[PATCH] commands: add more robust support for 'hg log -b' (issue2078)

Sune Foldager cryo at cyanite.org
Thu Apr 22 17:00:42 CDT 2010


On 22-04-2010 23:27, Matt Mackall wrote:
> On Thu, 2010-04-22 at 21:49 +0200, Sune Foldager wrote:
> The point of this discussion is to add a very simple behavior:
> 
> "when using non-branch ids with a -b, try to find the relevant branch
> and use that"

Yes...  but the only sensible thing to do, IMO, would be to lookup those
revs remotely. We *currently* can't, as I am sure you're already tired
of hearing me saying ;-). I don't like the idea of looking them up
locally; see below.

> That statement also answers just about all the questions you could have
> about the behavior details.

What details? In the current or proposed behavior? I know how the
current one works, of course, since I wrote it. I also *think* I know
how you would like it to work...although not 100% sure... but I don't
think I agree with it. But we shall see.

>>  Second, -b and
>> # behave 100% identically
> 
> And as I've explained and diagrammed, that's bogus and should change. -b
> means --branch, not --branch, not --branch-or-maybe-rev. If you want to
> use a rev, you just use -r.

Uhm.. the above makes absolutely no sense to me :/. As we agreed on at
the sprint, # now also means branches first, falling back to revs.
Currently, this is what -b does as well. I agree that even if we change
-b, we should probably keep # behavior the way it currently is.

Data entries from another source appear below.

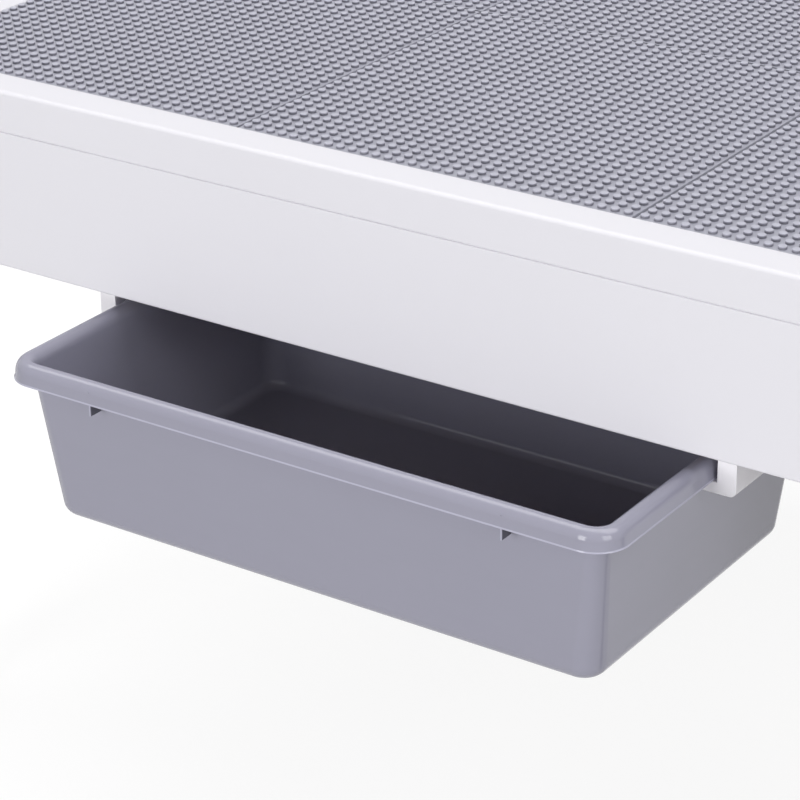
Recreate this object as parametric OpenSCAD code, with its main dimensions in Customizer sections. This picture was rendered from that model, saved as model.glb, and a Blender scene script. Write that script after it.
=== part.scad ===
// Kids activity table with a studded playing surface and two storage bins that slide under it.
// Millimetres. The origin is on the floor under the middle of the table, +X runs along the long
// side to the right, +Y away from the front, +Z up. Both bins stand partly drawn out.

/* [Playing surface] */
// Distance between neighbouring studs
stud_pitch = 8; // [7.8:0.1:8.4]
// Studs along each side of a brick plate
studs_per_side = 32; // [31:1:34]
// Thickness of a brick plate under its studs
plate_t = 1.8; // [1.4:0.1:2.6]
// Height of a stud
stud_h = 1.8; // [1.4:0.1:2.2]
// Diameter of a stud
stud_d = 4.9; // [4.5:0.1:5.2]
// Gap between two neighbouring brick plates
plate_gap = 2; // [0.5:0.5:4]
// Thickness of the board that the brick plates lie on
deck_t = 9; // [6:1:12]
// Gap between the trim and what lies inside it
fit_gap = 0.3; // [0.2:0.1:1]

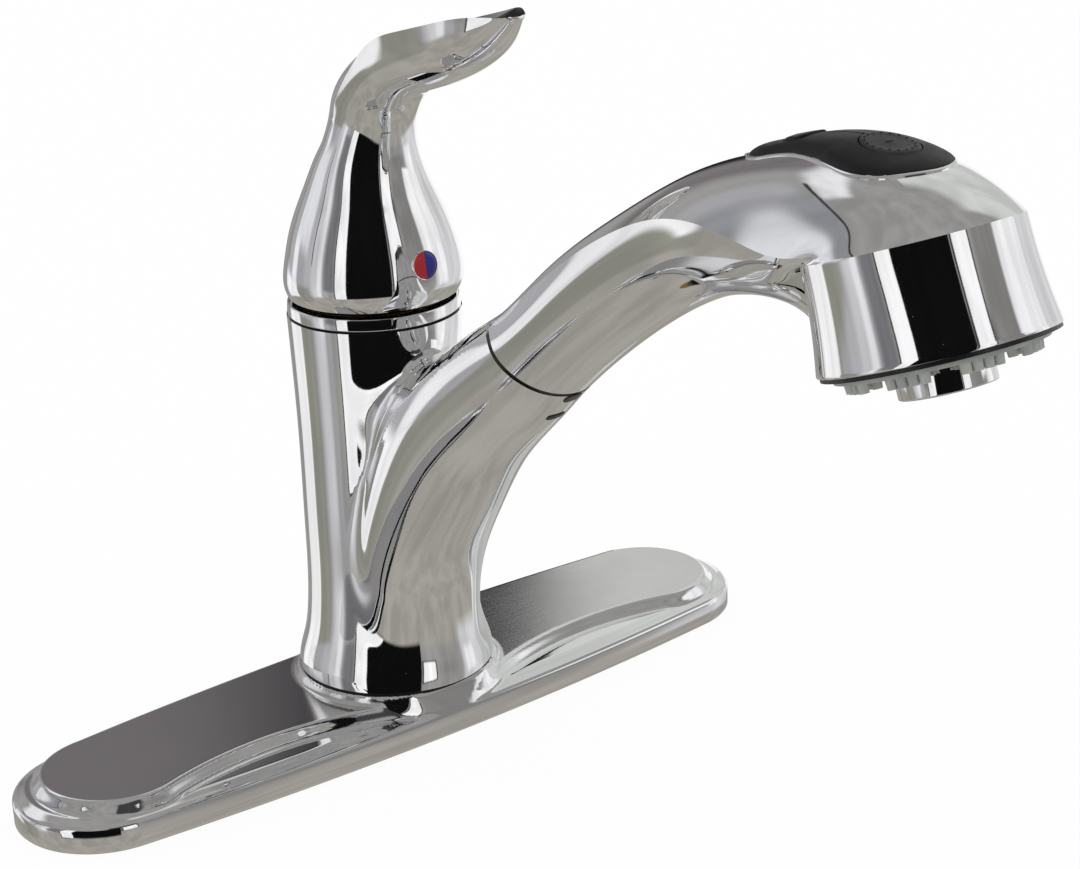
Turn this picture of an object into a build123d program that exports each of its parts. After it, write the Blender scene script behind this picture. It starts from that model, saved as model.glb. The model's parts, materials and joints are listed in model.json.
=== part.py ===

> Ok, with the exception of '.' being local now, that's what was in my
> table. If you disagree with that, then quote my table and point out
> where you think I'm wrong, don't delete the table and replace it with
> something using different jargon. Here's that 1.5 table again:
> 
> x      log -r x  log -b x   pull -r x  pull -b x  pull url#x
> rev    x         empty[3]   a(x)       a(x)[1]    a(x)
> rrev   n/a       n/a        a(x)       a(x)[1]    a(x)  
> branch max(x)    x          a(max(x))  a(x)       a(x) 
> tag    t(x)      empty[3]   a(t(x))    a(t(x))[1] a(t(x))
> .      wp1       empty[3]   a(wp1)     a(wp1)[2]  a(wp1)[2]
> 
> That says:
> 
>  "when we pull -b rev, we pull all ancestors of the rev"
>  "when we pull -b branch, we pull all ancestors of the entire branch"
>  "when we pull -r branch, we pull all ancestors of the tipmost branch
> head"
>  "when we pull -b tag, we look up the tag, then pull all the resulting
> rev"

But this table doesn't say anything about how we determine whether or
not, -b foo, foo is a rev locally, remotely or a branch in either of
those places. Actually, I really don't understand that table at all, I'm
sorry to say :( (and showing it to hstuart, he didn't either, so it
might be a danish thing). But as long as you agree with my 'table', at
least that's one we both understand.

I prefer to think and talk about this algorithmically, instead, though.

> Note that no user actually cares that -b branch magically translates to
> -r heads(branch) internally. That pull pulls a branch by sending a list
> of heads is an implementation detail. Focus on the branch itself: ie the
> set of all revs with the same branch tag.

In my 'table' I just describe the mechanics in the code, not the user
experience. That said, I do think many users will care about it :-p.

>> 1.5 behavior for old servers: -r foo
> 
> Also bogus behavior inherited from url#id. Ignore that.

It's not inherited from url#id. I wrote it de novo. But it's identical
to the previous url#id behavior, yes. At any rate, I was just describing
the current behavior; not saying that I want it to be that way.

> Look, the whole
> point of having -b options is to have something different from -r. That
> difference is that we're talking about branches rather than revs.

Yes... hmm... of course I agree with that. That's why I suggested the
option initially (at the sprint.. and probably on IRC some times before
that). Translating into -r head1..n is just an easy way to implement
that behavior.

> "when using non-branch ids with a -b, try to find the relevant branch
> and use that"

Certainly. I just don't think starting to look-up stuff locally for a
pull makes sense (apart from '.'). I think it will confuse users a lot
more than simply failing. Like pull does if it gets a -r blah where blah
doesn't exist on the remote.

> If . is on branch foo, we should act as if the user typed -b foo. That's
> this discussion. Whether -b foo then does something sensible or not is
> irrelevant here: it should do something sensible regardless of this
> discussion.

Yes, I don't think we're disagreeing on that. There is a bug in -b .
since it doesn't exactly behave like -b foo for dirstate branch foo. It
should. I'll fix that first, it's pretty trivial.